• _RECORDED DATA_
--- start ---

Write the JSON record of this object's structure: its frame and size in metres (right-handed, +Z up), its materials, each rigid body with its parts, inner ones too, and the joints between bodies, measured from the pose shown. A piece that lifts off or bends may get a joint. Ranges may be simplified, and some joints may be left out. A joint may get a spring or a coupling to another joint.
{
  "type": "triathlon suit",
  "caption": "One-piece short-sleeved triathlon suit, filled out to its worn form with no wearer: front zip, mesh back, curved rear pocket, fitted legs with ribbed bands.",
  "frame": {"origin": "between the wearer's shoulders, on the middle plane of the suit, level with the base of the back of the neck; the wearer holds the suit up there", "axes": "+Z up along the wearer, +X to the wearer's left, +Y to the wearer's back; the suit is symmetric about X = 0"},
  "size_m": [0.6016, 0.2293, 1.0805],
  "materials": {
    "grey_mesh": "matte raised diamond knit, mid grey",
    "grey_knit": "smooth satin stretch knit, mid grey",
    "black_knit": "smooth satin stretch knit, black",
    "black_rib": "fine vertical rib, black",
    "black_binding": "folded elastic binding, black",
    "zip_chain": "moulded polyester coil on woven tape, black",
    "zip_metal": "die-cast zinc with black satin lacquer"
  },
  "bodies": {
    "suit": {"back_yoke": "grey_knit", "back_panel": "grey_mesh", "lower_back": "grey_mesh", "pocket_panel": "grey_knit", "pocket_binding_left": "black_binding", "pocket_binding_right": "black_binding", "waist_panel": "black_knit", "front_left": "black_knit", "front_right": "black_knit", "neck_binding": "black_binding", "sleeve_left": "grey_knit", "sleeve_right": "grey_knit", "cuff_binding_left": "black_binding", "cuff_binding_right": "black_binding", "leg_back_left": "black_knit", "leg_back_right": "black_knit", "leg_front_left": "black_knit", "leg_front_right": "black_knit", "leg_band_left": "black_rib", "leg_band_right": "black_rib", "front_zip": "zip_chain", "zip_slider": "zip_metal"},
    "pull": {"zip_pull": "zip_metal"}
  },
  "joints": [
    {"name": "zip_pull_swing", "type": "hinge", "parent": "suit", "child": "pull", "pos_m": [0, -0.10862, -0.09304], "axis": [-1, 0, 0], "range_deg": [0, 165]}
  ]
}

--- end ---

• _TASK OBJECTIVE_
Transcribe the entire listing above precisely.

• _RESULT BELOW_
Write the JSON record of this object's structure: its frame and size in metres (right-handed, +Z up), its materials, each rigid body with its parts, inner ones too, and the joints between bodies, measured from the pose shown. A piece that lifts off or bends may get a joint. Ranges may be simplified, and some joints may be left out. A joint may get a spring or a coupling to another joint.
{
  "type": "triathlon suit",
  "caption": "One-piece short-sleeved triathlon suit, filled out to its worn form with no wearer: front zip, mesh back, curved rear pocket, fitted legs with ribbed bands.",
  "frame": {"origin": "between the wearer's shoulders, on the middle plane of the suit, level with the base of the back of the neck; the wearer holds the suit up there", "axes": "+Z up along the wearer, +X to the wearer's left, +Y to the wearer's back; the suit is symmetric about X = 0"},
  "size_m": [0.6016, 0.2293, 1.0805],
  "materials": {
    "grey_mesh": "matte raised diamond knit, mid grey",
    "grey_knit": "smooth satin stretch knit, mid grey",
    "black_knit": "smooth satin stretch knit, black",
    "black_rib": "fine vertical rib, black",
    "black_binding": "folded elastic binding, black",
    "zip_chain": "moulded polyester coil on woven tape, black",
    "zip_metal": "die-cast zinc with black satin lacquer"
  },
  "bodies": {
    "suit": {"back_yoke": "grey_knit", "back_panel": "grey_mesh", "lower_back": "grey_mesh", "pocket_panel": "grey_knit", "pocket_binding_left": "black_binding", "pocket_binding_right": "black_binding", "waist_panel": "black_knit", "front_left": "black_knit", "front_right": "black_knit", "neck_binding": "black_binding", "sleeve_left": "grey_knit", "sleeve_right": "grey_knit", "cuff_binding_left": "black_binding", "cuff_binding_right": "black_binding", "leg_back_left": "black_knit", "leg_back_right": "black_knit", "leg_front_left": "black_knit", "leg_front_right": "black_knit", "leg_band_left": "black_rib", "leg_band_right": "black_rib", "front_zip": "zip_chain", "zip_slider": "zip_metal"},
    "pull": {"zip_pull": "zip_metal"}
  },
  "joints": [
    {"name": "zip_pull_swing", "type": "hinge", "parent": "suit", "child": "pull", "pos_m": [0, -0.10862, -0.09304], "axis": [-1, 0, 0], "range_deg": [0, 165]}
  ]
}